RTC: The more things change, the more they stay the same — authentic expression of the human condition. 



GS: The goal is to try to find something that’s specific to the character, but thematically universal. So the audience can be watching and say ‘That’s nothing like my life, except that it’s exactly like my life.’


RTC: I see you have created a CD of original music. 
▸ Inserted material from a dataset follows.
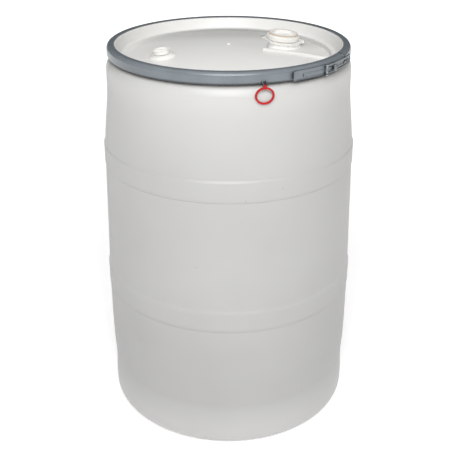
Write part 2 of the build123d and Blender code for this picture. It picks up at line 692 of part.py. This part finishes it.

GS: Yes! I’m going to make some copies available at the shows this weekend– I want to donate a portion of the sales back to the Rubicon Educational Outreach program, my little thank you to them for supporting our piece. The thing about writing theatre is that it takes so long to develop a piece. You know, you have an idea and you write it and then you have a reading and then you do a workshop and then you get these out of town productions or these youth theatre productions where you see things — Cheri and I have already made a number of changes, things we could only learn by watching it with an audience and seeing what lands and what doesn’t, questions they might have, that kind of thing. So it just takes years to get from “I have an idea for a musical’ to ‘Here is my musical.’ In the meantime I wanted to get these other songs out– character-driven songs that weren’t written in the context of a musical. One of the nice things that’s happened is that it’s made its way to parts of the world that I would not have been able to go. I get emails from people from many other countries who say ‘I love this song,’ or ‘May I use this song’ in places I wouldn’t otherwise have been able to reach. The goal, of course, is to write something like ‘New York, New York,’ a song that just becomes part of the lexicon, that’s so resonant to people it just becomes something that everybody knows.